Соответственно, как во всяком «фильме в фильме», много и упорно пытаются веселить зрителя на профессиональные кинопроизводственные темы, но забавно бывает разве что от актуальности шутки, понятной только тем, кто «в теме», а не от ее сути, как, например, с живописанием грандиозного провала фильма в прокате. Будь этот юмор острее, картине можно было бы приписать что-то от профессионального капустника, но этот юмор слишком нейтрален и неагрессивен, а потому и с капустником не складывается.

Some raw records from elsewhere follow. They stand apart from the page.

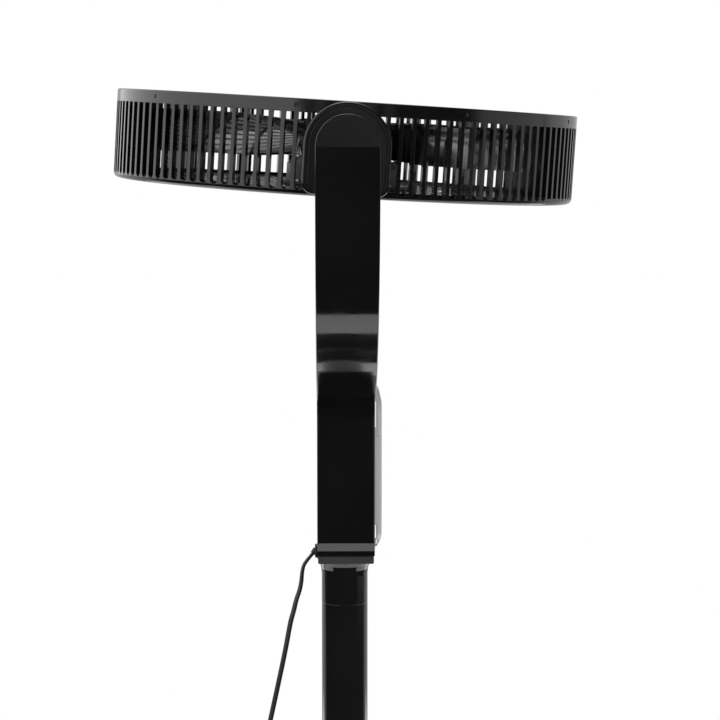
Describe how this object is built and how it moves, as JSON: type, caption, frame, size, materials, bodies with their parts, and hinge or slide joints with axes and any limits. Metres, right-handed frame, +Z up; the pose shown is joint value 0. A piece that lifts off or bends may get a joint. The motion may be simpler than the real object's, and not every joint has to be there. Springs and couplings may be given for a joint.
{
  "type": "pedestal fan",
  "caption": "Pedestal fan with a slotted drum head tilting in a half-ring yoke, a control housing, a telescopic pole and a round base.",
  "frame": {"origin": "centre of the base where it stands on the floor, on the pole axis", "axes": "+Z up along the pole; the front of the fan faces -Y; the mains lead leaves the housing towards +Y; the tilt axis runs along X"},
  "size_m": [0.512, 0.6462, 1.1852],
  "materials": {
    "gloss_black": "glossy",
    "satin_black": "satin",
    "silver_trim": "satin chrome",
    "blade_black": "glossy",
    "tube_black": "gloss paint",
    "steel": "brushed",
    "copper": "enamelled copper wire",
    "circuit_board": "solder mask",
    "white_plastic": "satin",
    "rubber_black": "matt",
    "brass_pin": "plated",
    "lens_smoke": "clear smoke"
  },
  "bodies": {
    "stand": {"base_cover": "gloss_black", "base_weight": "steel", "base_bolts": "steel", "base_socket": "steel", "column_trim": "gloss_black", "rubber_feet": "rubber_black", "lower_tube": "tube_black", "tube_bush": "white_plastic", "cord_lead": "rubber_black", "cord_coil": "rubber_black", "cord_tail": "rubber_black", "cord_tie": "satin_black", "plug_body": "satin_black", "plug_pins": "brass_pin"},
    "collar": {"lock_collar": "satin_black"},
    "mast": {"upper_tube": "tube_black", "tube_foot": "white_plastic", "neck_collar": "tube_black", "neck_post": "steel", "sun_gear": "white_plastic"},
    "housing": {"yoke_outer": "gloss_black", "yoke_inner": "gloss_black", "yoke_strap": "steel", "pivot_pins": "steel", "friction_discs": "rubber_black", "head_wire": "rubber_black", "housing_shell": "gloss_black", "housing_base": "satin_black", "neck_bush": "white_plastic", "fascia": "gloss_black", "display_lens": "lens_smoke", "control_board": "circuit_board", "power_board": "circuit_board", "bezel": "silver_trim", "swing_motor": "steel", "cable_gland": "rubber_black", "housing_screws": "steel"},
    "pinion": {"swing_pinion": "white_plastic"},
    "head": {"drum_shell": "gloss_black", "front_grille": "gloss_black", "rim_screws": "satin_black", "grille_badge": "gloss_black", "rear_grille": "gloss_black", "motor_case": "satin_black", "case_screws": "steel", "stator_core": "steel", "stator_windings": "copper", "shaft_bearings": "steel", "stator_holder": "satin_black", "motor_board": "circuit_board", "pivot_pods": "gloss_black", "tilt_bushes": "white_plastic"},
    "rotor": {"magnet_rotor": "steel", "motor_shaft": "steel", "blade_rotor": "blade_black", "blade_nut": "satin_black"},
    "power_key": {"power_button": "satin_black"},
    "speed_key": {"speed_button": "satin_black"},
    "swing_key": {"swing_button": "satin_black"},
    "timer_key": {"timer_button": "satin_black"}
  },
  "joints": [
    {"name": "height_slide", "type": "slide", "parent": "stand", "child": "mast", "axis": [0, 0, 1], "range_m": [-0.22, 0], "deforming": ["cord_lead"]},
    {"name": "collar_twist", "type": "hinge", "parent": "stand", "child": "collar", "pos_m": [0, 0, 0.406], "axis": [0, 0, 1], "range_deg": [0, 120]},
    {"name": "oscillation", "type": "hinge", "parent": "mast", "child": "housing", "pos_m": [0, 0, 0.712], "axis": [0, 0, 1], "range_deg": [-40, 40]},
    {"name": "pinion_spin", "type": "hinge", "parent": "housing", "child": "pinion", "pos_m": [0.022, 0, 0.725], "axis": [0, 0, 1], "range_deg": [-70, 70]},
    {"name": "head_tilt", "type": "hinge", "parent": "housing", "child": "head", "pos_m": [0, -0.0011, 1.1315], "axis": [1, 0, 0], "range_deg": [-3.5, 96.5]},
    {"name": "blade_spin", "type": "hinge", "parent": "head", "child": "rotor", "pos_m": [0, -0.0011, 1.1315], "axis": [0, -0.061, 0.9981], "continuous": true},
    {"name": "power_press", "type": "slide", "parent": "housing", "child": "power_key", "axis": [0, 1, 0], "range_m": [0, 0.0012], "stiffness_N_per_m": 600},
    {"name": "speed_press", "type": "slide", "parent": "housing", "child": "speed_key", "axis": [0, 1, 0], "range_m": [0, 0.0012], "stiffness_N_per_m": 600},
    {"name": "swing_press", "type": "slide", "parent": "housing", "child": "swing_key", "axis": [0, 1, 0], "range_m": [0, 0.0012], "stiffness_N_per_m": 600},
    {"name": "timer_press", "type": "slide", "parent": "housing", "child": "timer_key", "axis": [0, 1, 0], "range_m": [0, 0.0012], "stiffness_N_per_m": 600}
  ],
  "couplings": [
    {"joint": "pinion_spin", "follows": "oscillation", "ratio": 1.75}
  ]
}
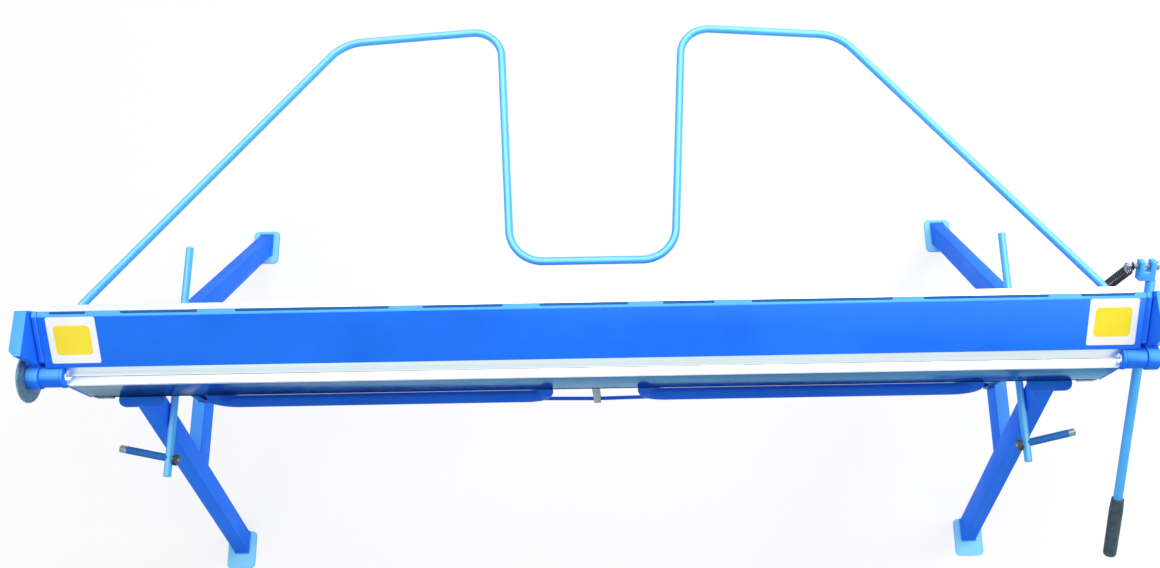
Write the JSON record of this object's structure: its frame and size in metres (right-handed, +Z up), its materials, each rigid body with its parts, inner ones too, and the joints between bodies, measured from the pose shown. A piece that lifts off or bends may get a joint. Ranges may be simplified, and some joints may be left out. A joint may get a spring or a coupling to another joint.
{
  "type": "sheet metal brake",
  "caption": "Folding brake on leg frames: clamping beam over a table, swinging folding beam with grab handles, eccentric clamp lever, rear sheet support.",
  "frame": {"origin": "on the floor, in the middle of the machine's box seen from above", "axes": "+X along the bend line towards the clamping lever, +Y to the rear where the sheet support is, +Z up"},
  "size_m": [2.2359, 1.1025, 0.945],
  "materials": {
    "blue_paint": "satin bright blue paint",
    "pale_blue_paint": "satin light blue paint",
    "bare_steel": "bare ground steel",
    "dark_steel": "blackened steel",
    "grey_steel": "grey steel",
    "bronze": "turned bronze",
    "grip_rubber": "ribbed dark grip",
    "spring_steel": "black spring wire"
  },
  "bodies": {
    "stand": {"angle_disc": "grey_steel", "carry_bar_left": "pale_blue_paint", "carry_bar_right": "pale_blue_paint", "carry_peg_left": "pale_blue_paint", "carry_peg_right": "pale_blue_paint", "clamp_spring": "spring_steel", "crossbar_left": "blue_paint", "crossbar_right": "blue_paint", "end_cheek_left": "blue_paint", "end_cheek_right": "blue_paint", "front_foot_left": "blue_paint", "front_foot_right": "blue_paint", "front_leg_left": "blue_paint", "front_leg_right": "blue_paint", "guide_pin_left": "bare_steel", "guide_pin_right": "bare_steel", "hinge_bush_left": "bronze", "hinge_bush_right": "bronze", "lower_beam": "blue_paint", "peg_nut_left": "dark_steel", "peg_nut_right": "dark_steel", "rear_foot_left": "blue_paint", "rear_foot_right": "blue_paint", "rear_leg_left": "blue_paint", "rear_leg_right": "blue_paint", "saddle_plate_left": "blue_paint", "saddle_plate_right": "blue_paint", "shaft_bush_left": "bronze", "shaft_bush_right": "bronze", "sheet_support": "pale_blue_paint", "spring_strap": "blue_paint", "support_flange_left": "blue_paint", "support_flange_right": "blue_paint", "table_plate": "bare_steel"},
    "clamping_beam": {"clamp_beam": "blue_paint", "clamp_blade": "bare_steel", "clamp_arm_left": "blue_paint", "clamp_arm_right": "blue_paint"},
    "clamp_drive": {"cross_shaft": "bare_steel", "eccentric_left": "grey_steel", "eccentric_right": "grey_steel", "clamp_lever": "pale_blue_paint", "lever_grip": "grip_rubber", "lever_fork": "pale_blue_paint", "spring_bolt": "grey_steel"},
    "folding_beam": {"fold_beam": "bare_steel", "fold_blade": "bare_steel", "fold_end_left": "pale_blue_paint", "fold_end_right": "pale_blue_paint", "hinge_pin_left": "bare_steel", "hinge_pin_right": "bare_steel", "grab_handle_left": "blue_paint", "grab_handle_right": "blue_paint", "truss_rod": "blue_paint", "truss_post": "grey_steel", "angle_pointer": "grey_steel", "pointer_nut": "dark_steel"}
  },
  "joints": [
    {"name": "fold_swing", "type": "hinge", "parent": "stand", "child": "folding_beam", "pos_m": [0, -0.19917, 0.85], "axis": [-1, 0, 0], "range_deg": [0, 135]},
    {"name": "lever_turn", "type": "hinge", "parent": "stand", "child": "clamp_drive", "pos_m": [0, -0.10917, 0.8033], "axis": [-1, 0, 0], "range_deg": [0, 80], "deforming": ["clamp_spring"]},
    {"name": "clamp_lift", "type": "slide", "parent": "stand", "child": "clamping_beam", "axis": [0, 0, 1], "range_m": [0, 0.0258]}
  ],
  "couplings": [
    {"joint": "clamp_lift", "follows": "lever_turn", "m_per_rad": 0.018415}
  ]
}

При всём вышесказанном, всё-таки, пренебрежительный тон по отношению к данному фильму недопустим — кино делала профессиональная команда, делала с любовью и качественно. Очень многое берёт на себя саундтрек — музыка здесь создаёт целое закадровое повествование, акцентированное и легко читаемое, именно она объясняет зрителю гораздо больше, чем другие стороны картины. Именно из музыкального оформления становится понятна степень отсылок к комедиям шестидесятых и отдаленность непосвященного зрителя от темы, ради которой, по-видимому, и создавалось это кино.
Честно пытались вытащить картину отечественные переводчики, по мере возможности привнося в перевод местного колориту, как фразеологического, так и фольклорного. Но кино остаётся фатально непонятым, и только музыкальная поддержка позволяет зрителю воздержаться от скоропалительных суждений, не спешить с предположениями зачем, к примеру, вполне драматической актрисе Кидман понадобилось играть такой, мягко говоря, неглубокий образ. А в музыке наличие слоя, недоступного зрителю, незнакомому с историческими отсылками, проявилось явственнее, чем в повествовании, и это хоть сколько-то спасает фильм. Он не становится нужнее отечественной аудитории, не видевшей первоисточника и не питающей к нему нежных чувств, но становится хотя бы ясно, что это где-то хорошая, но просто — слишком внутривидовая картина. К сожалению, малоценная для широкой аудитории.